Norveç Başbakanı Jens Stoltenberg konuşmasını, hayatını kaybedenlerin yakınlarına baş sağlığı dileyerek, onların bu trajediyi büyük bir metanetle atlattığı hatırlatmalarıyla tamamladı.
Törende Norveç Veliaht Prensi Haakon ve Prenses Mette-Marit, Kraliçe Sonja, Savunma Bakanı Espen Bart Eide, Sağ Parti Başkanı Erna Solberg, Adalet ve Kamu Güvenliği Bakanı Grete Faremo, Çevre Bakanı Bård Vegar Solhjell, Çocuk-Aile ve Eşitlikten sorumlu Bakan İnga Marte Thorkildsen, Ticaret Bakanı Trond Giske, Kalkınma Bakanı Heikki Holmas, Devlet Bakanı Karl Eirik Schjott-Petersen, Norveç eski Başbakanı Kjell Magne Bondevik, Oslo Emiyet Müdürü Benedicte Bjornland, Oslo Belediye Başkanı Fabian Stang, Avrupa Konseyi Genel Sekreteri Thorbjørn Jagland ile çok sayıda medya mensupları ve halk yerini aldı.
“22 TEMMUZ, TERÖRİSTLER MÜSLÜMAN’DIR ÖNYARGISINI KIRDI”
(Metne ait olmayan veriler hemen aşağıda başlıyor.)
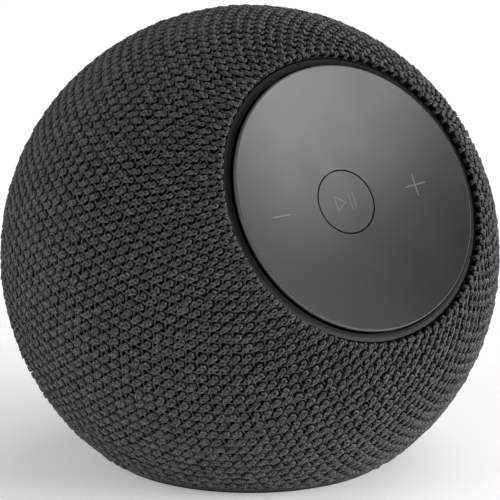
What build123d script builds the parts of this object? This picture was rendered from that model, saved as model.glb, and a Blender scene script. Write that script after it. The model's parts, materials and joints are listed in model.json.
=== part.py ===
from build123d import *
from math import cos, radians, sin, sqrt
import os

# Ball-shaped portable speaker in a knitted sleeve. Millimetres.
# Origin on the resting surface under the ball's centre, +Z up, the control dish faces -Y and up.

# ---- driving dimensions ----
SLEEVE_R = 50.0  # outside of the knitted sleeve
SLEEVE_THICK = 1.8
HOUSING_R = 48.0  # outside of the moulded housing
HOUSING_WALL = 2.5
CENTRE_Z = 41.0  # ball centre above the resting surface
DISH_TILT = 31.3  # degrees from straight ahead, upwards
GAP = 0.1  # assembly gap between nested fixed parts

FACE_OPENING_R = 30.3  # sleeve opening round the controls
DISC_R = 27.65  # control disc
DISC_EDGE = 39.6  # height of the disc's rounded edge along its axis
DISH_FLOOR = 36.62  # height of the dish's lowest point
DISH_CURVE_R = 123.2  # concave radius of the dish
DISC_THICK = 1.6
DISC_SKIRT = 35.4
DISC_LIP_ROUND = 0.25  # the disc's outer edge is rounded by this much
DISC_LIP = 0.65  # height of the outer edge, above the undercut skirt
DISC_UNDERCUT = 0.6
BUTTON_R = 6.42
BUTTON_GAP = 0.3
MARK_X = 16.75  # volume marks, left and right of the centre
MARK_LONG = 4.6
MARK_WIDE = 0.24
MARK_DEEP = 0.3
BEZEL_R = 29.5
BEZEL_IN_R = 28.0
BEZEL_TOP = 38.45
BEZEL_LIP = 37.9

SPLIT = 25.5  # plane between front and main housing, along the face axis
LEDGE_TOP = 30.6  # the control chassis sits here
LEDGE_THICK = 2.0
LEDGE_IN_R = 25.5
CHASSIS_R = 29.4
FLOOR_TOP = LEDGE_TOP + 1.6
BOARD_TOP = FLOOR_TOP + 1.0
DOME_TOP = BOARD_TOP + 1.0
PIVOT_H = 34.6  # rocker pins, along the face axis
PIN_R = 1.2
PIN_FIT = 0.06
MAIN_BOARD_TOP = 21.1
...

Diğer taraftan Oslo Eyalet Meclis Üyesi Mertefe Bartınlıoğlu konuyla ilgili Cihan’a yaptığı açıklamada, geçen sene yaşanan acıyı, bugün ülkece hep beraber, Norveç siyaset dünyası ve halkının tek vücut olarak tekrar andığını aktardı. 22 Temmuz’un dünya geneline yerleşmiş ‘teröristler Müslüman’dır’ yargılarını kırıldığı nokta olarak nitelendiren Bartınlıoğlu, şunları ifade etti: “Bugünkü gelinen noktada, geriye baktığımızda, Norveç’teki kısmi olarak ön yargıların değişmekte olduğunu görsem de, Avrupa’da, tam tersi olarak ırkçılığın ve özellikle Müslüman düşmanlığının bu yaşananlardan maalesef hiçbir payda almamış olduğunu üzüntüyle gözlemliyorum. Kıta Avrupa’sında ilerlemekte olan Müslüman düşmanlığı, gelecek seneler içerisinde, Avrupa’nın en öncelikli ve halledilemeyeceği bir problem haline gelecektir. Bu yüzden 22 Temmuz sürecinin, öğretilerini yaşatmak ve yeni çok kültürel Avrupa’yı daha fazla anlamak zorunda olduğumuzu bugün bir kez daha belirtmek isterim.”
Öte yandan Utöya Adası’nda hayatını kaybedenler arasında yer alan Gizem Doğan’ın babası Abdulkadir Doğan dsa Zaman gazetesine yapmış olduğu açıklamalarda, 22 Temmuz’dan sonra meydana gelen birliktelik ve hükümet görevlilerin kendilerine gösterdiği ilginin, bir nebze de olda kızının acısına su serptiğini söyledi. Diğer taraftan acılı baba Abdulkadir Doğan, bu olayın, ilerleyen yıllarda, ülkedeki Müslümanları ve Norveçlileri bir birlerine kaynaştıracağını, tüm ülkenin, hep beraber bu barbarlığın yanında değil de karşısında olup, bunun üstesinden geleceğini ifade etti.